Numerosos representantes del espectro político de la izquierda y el centro-izquierda siguen teniendo, en pleno siglo XXI, un himen complaciente ante los crímenes de lesa humanidad de organizaciones terroristas, como las Farc, pero reaccionan horrorizados frente a discursos como el de Le Pen, que, si bien rechazamos, hay que reconocer que no han acudido nunca a las armas.
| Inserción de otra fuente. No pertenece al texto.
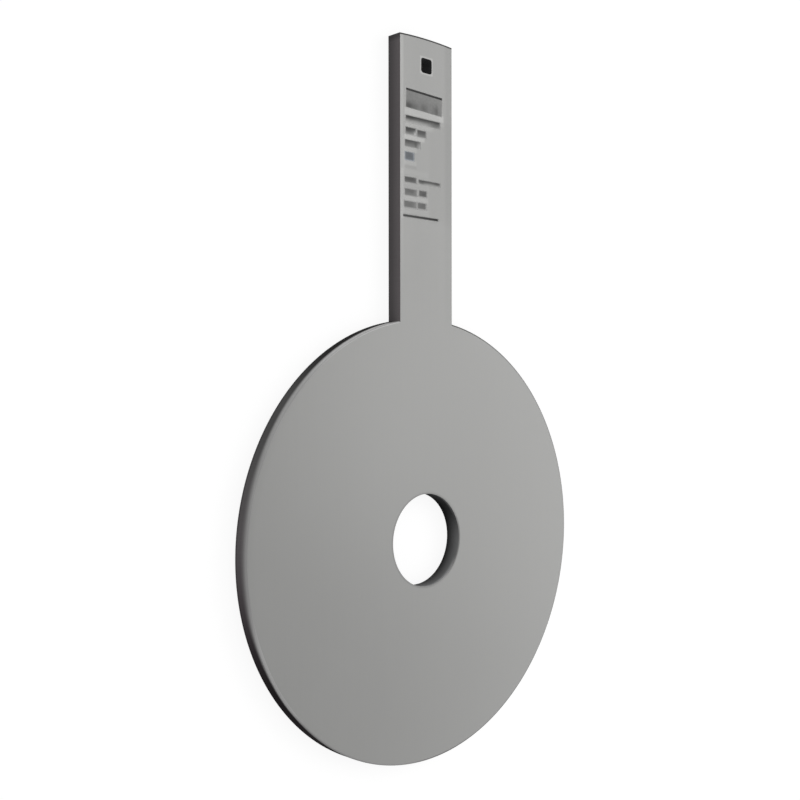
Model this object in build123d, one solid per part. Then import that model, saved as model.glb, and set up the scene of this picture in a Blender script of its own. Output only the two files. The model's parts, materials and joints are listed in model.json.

Por ello, en coherencia, la nuestra es la defensa de los derechos de las víctimas de las Farc, que es la misma de los de las víctimas de los paramilitares, o de las del Eln o de las del Estado. Ese mismo principio universal será siempre nuestro faro. Sin embargo, en este momento, nuestra defensa particular de las víctimas de las Farc se debe, precisamente, a que estos victimarios, y no las víctimas, serán los grandes beneficiados de un proceso que les asegure la impunidad y les dé estatus político, en unas condiciones de ventaja sobre quienes, desde la legalidad, hemos defendido siempre la representación real de los más necesitados.
No podemos resignarnos a un nuevo episodio en el cual «los buenos», queriendo ver un escenario más propicio a sus ojos, miren en otra dirección para calmar sus culpas y para protegerse del dolor que representa asomarse al horror de la crueldad humana, como ha sido el sufrido por el pueblo colombiano. Y estamos seguros de que, si seguimos abriendo puertas, en un continente como el europeo, en el que, tras una historia dolorosa de guerra, se mantienen muy presentes la defensa de los derechos humanos, la proporcionalidad entre las penas y los daños cometidos por los criminales, la reivindicación de los derechos de las víctimas y el rechazo a cualquier tipo de apología de la violencia, terminará haciéndose imposible no condenar un proceso que, definitivamente, no representa los valores de la civilización occidental.